How to Conduct Competitive Analysis in 6 Steps
Follow the below steps to conduct a competitive analysis. Just be aware that businesses evolve over time, so this isn't a one-time-only exercise. Continue monitoring your competitors as your business grows to ensure that you're basing your business strategy on accurate information.
- 1. Compile a list of competitors. You most likely already know most of your top competitors, but a simple internet search for your product or service will turn up additional results. You'll want to divide your list of competitors into two categories: direct competitors and indirect competitors. Direct competitors conduct their business in your same geographic region and have a product offering that's a direct substitute for your own. Indirect competitors offer a different product, but it still solves the same problem or addresses the same need as your product. For example, if you own a coffee company, one of your direct competitors would be another coffee company while an indirect competitor might be an energy drink company. When conducting your competitive analysis, focus only on your direct competitors. Still, make an effort to continue checking in on your indirect competitors over time because an indirect competitor might release a new product that turns them into a direct competitor.
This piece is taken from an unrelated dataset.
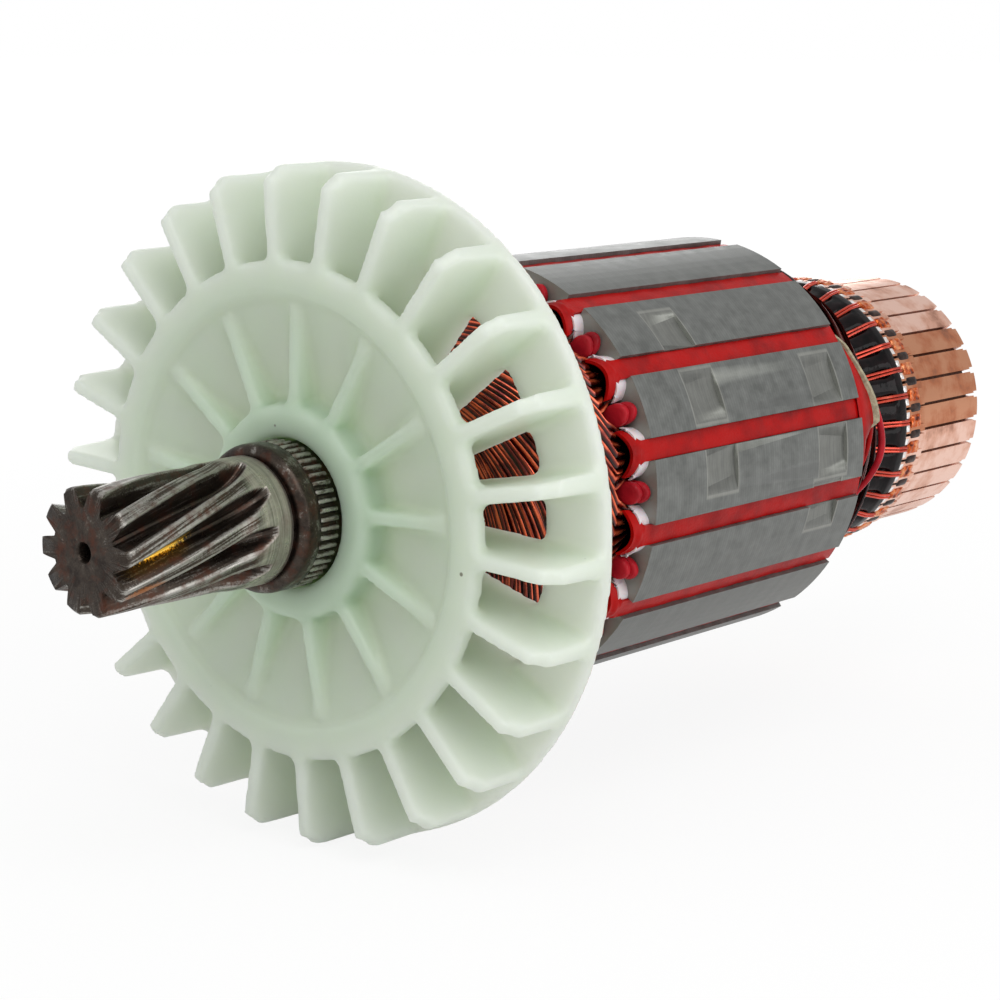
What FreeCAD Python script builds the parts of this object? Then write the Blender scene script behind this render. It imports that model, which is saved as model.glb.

- 2. Analyze your competitors’ product lines. Research all the different products and services that your competitors offer so you can compare them to your own product line. Pay attention to their pricing, distribution method, and how they differentiate their products from your own. As a consumer products leader, Indra ensured she was familiar with the competitors’ products. “I tasted our product or competitor’s products every week,” she says. “Some product or the other from some part of the world would show up in big boxes, and we would taste it and say, ‘Hey, this is a great product. Does this have any legs?’ That gives you such a great window into how people are thinking about new products.”
- 3. Compare your content marketing strategies. Go to your competitor's website to see the type of content that they're publishing about their business. Examining the content strategy on their website can help you see where your own marketing efforts are lacking. Examples of marketing content you might find include press releases, case studies, blogs, podcasts, ebooks, and newsletters. Note how often your competitors post, and evaluate the quality of their marketing content. What tone are they going for? Who writes their content? Do they use visuals? Is the language geared towards experts in your field or novices? Adjust your content marketing strategy accordingly to better reach your target audience.
- 4. Compare your SEO. Your content marketing may be as good or better than your competitors, but if you have subpar SEO (search engine optimization) it may be difficult for potential customers to find your content. SEO is crucial for getting eyes on your content, especially if your business has a blog. There are numerous SEO tools out there that you can use to see if your competitors outrank you for various search requests. If you find that you're losing the SEO game to your competitors, examine competitor content that outranks yours, identify flaws, and make yours better. For example, if a competitor article was written several years ago and has outdated information, try to outrank it by writing content with more current, with accurate details and keywords.
- 5. Examine your competitors’ social media presence. When evaluating your competitors’ presence on each platform, look for their number of followers, how often they post, how many followers are engaging with their posts, how they interact with their followers, the tone they use in their posts, and the ratio of original content to curated content. This should give you a clear picture of how effectively your competitors are using their social media profiles. Take note of areas where your competitors excel, and ask yourself what you can learn from them to improve your own social media presence.
- 6. Analyze your own business. You can't see how you stack up against your competition without establishing touchstones for comparison. Through the same metrics you used to analyze your competitors, perform an impartial examination of your own business. Write the results of your business analysis the same way you did for your competitors. Now you can easily identify the areas you can improve or if there are new markets you should enter or products you should launch. “When you look at a marketplace and you say, ‘I want to enter it,’ Indra says, “you should only enter it if you have a proposition for yourself. Either you have a low-cost product, you’ve identified an unmet space in that marketplace and you have a product to fill that unmet space, or you have a product with such characteristics that betterd anything out there in the marketplace. But it’s got to be meaningfully better. . . because a big company will copy it right aay, especially if [yours] is not patent protected.”